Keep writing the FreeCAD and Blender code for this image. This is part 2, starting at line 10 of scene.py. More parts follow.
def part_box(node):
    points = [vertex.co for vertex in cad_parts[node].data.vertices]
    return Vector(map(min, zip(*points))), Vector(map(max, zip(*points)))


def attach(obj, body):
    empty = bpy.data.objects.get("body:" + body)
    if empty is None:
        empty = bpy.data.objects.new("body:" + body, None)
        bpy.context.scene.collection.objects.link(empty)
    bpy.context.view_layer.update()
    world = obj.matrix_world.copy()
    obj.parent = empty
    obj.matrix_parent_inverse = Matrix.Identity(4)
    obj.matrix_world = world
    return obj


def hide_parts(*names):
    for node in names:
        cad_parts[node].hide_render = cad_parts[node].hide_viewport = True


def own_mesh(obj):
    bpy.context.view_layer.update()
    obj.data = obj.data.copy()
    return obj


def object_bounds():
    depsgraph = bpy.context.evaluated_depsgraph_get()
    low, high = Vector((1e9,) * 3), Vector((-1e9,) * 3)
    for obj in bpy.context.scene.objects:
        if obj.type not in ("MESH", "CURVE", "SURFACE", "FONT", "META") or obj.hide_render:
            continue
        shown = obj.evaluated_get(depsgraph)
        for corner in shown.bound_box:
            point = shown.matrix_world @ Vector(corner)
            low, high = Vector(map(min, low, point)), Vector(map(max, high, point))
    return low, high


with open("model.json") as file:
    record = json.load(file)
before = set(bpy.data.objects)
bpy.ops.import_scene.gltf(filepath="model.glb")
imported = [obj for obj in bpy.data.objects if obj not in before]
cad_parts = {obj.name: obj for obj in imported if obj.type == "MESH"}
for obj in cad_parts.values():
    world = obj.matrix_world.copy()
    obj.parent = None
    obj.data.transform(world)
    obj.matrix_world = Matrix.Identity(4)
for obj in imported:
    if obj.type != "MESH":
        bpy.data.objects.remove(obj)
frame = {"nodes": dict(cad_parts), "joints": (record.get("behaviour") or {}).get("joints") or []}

◆ ◆ ◆

Given task - Extract the data exactly as given.

Task answer -
Keep writing the FreeCAD and Blender code for this image. This is part 2, starting at line 10 of scene.py. More parts follow.
def part_box(node):
    points = [vertex.co for vertex in cad_parts[node].data.vertices]
    return Vector(map(min, zip(*points))), Vector(map(max, zip(*points)))


def attach(obj, body):
    empty = bpy.data.objects.get("body:" + body)
    if empty is None:
        empty = bpy.data.objects.new("body:" + body, None)
        bpy.context.scene.collection.objects.link(empty)
    bpy.context.view_layer.update()
    world = obj.matrix_world.copy()
    obj.parent = empty
    obj.matrix_parent_inverse = Matrix.Identity(4)
    obj.matrix_world = world
    return obj


def hide_parts(*names):
    for node in names:
        cad_parts[node].hide_render = cad_parts[node].hide_viewport = True


def own_mesh(obj):
    bpy.context.view_layer.update()
    obj.data = obj.data.copy()
    return obj


def object_bounds():
    depsgraph = bpy.context.evaluated_depsgraph_get()
    low, high = Vector((1e9,) * 3), Vector((-1e9,) * 3)
    for obj in bpy.context.scene.objects:
        if obj.type not in ("MESH", "CURVE", "SURFACE", "FONT", "META") or obj.hide_render:
            continue
        shown = obj.evaluated_get(depsgraph)
        for corner in shown.bound_box:
            point = shown.matrix_world @ Vector(corner)
            low, high = Vector(map(min, low, point)), Vector(map(max, high, point))
    return low, high


with open("model.json") as file:
    record = json.load(file)
before = set(bpy.data.objects)
bpy.ops.import_scene.gltf(filepath="model.glb")
imported = [obj for obj in bpy.data.objects if obj not in before]
cad_parts = {obj.name: obj for obj in imported if obj.type == "MESH"}
for obj in cad_parts.values():
    world = obj.matrix_world.copy()
    obj.parent = None
    obj.data.transform(world)
    obj.matrix_world = Matrix.Identity(4)
for obj in imported:
    if obj.type != "MESH":
        bpy.data.objects.remove(obj)
frame = {"nodes": dict(cad_parts), "joints": (record.get("behaviour") or {}).get("joints") or []}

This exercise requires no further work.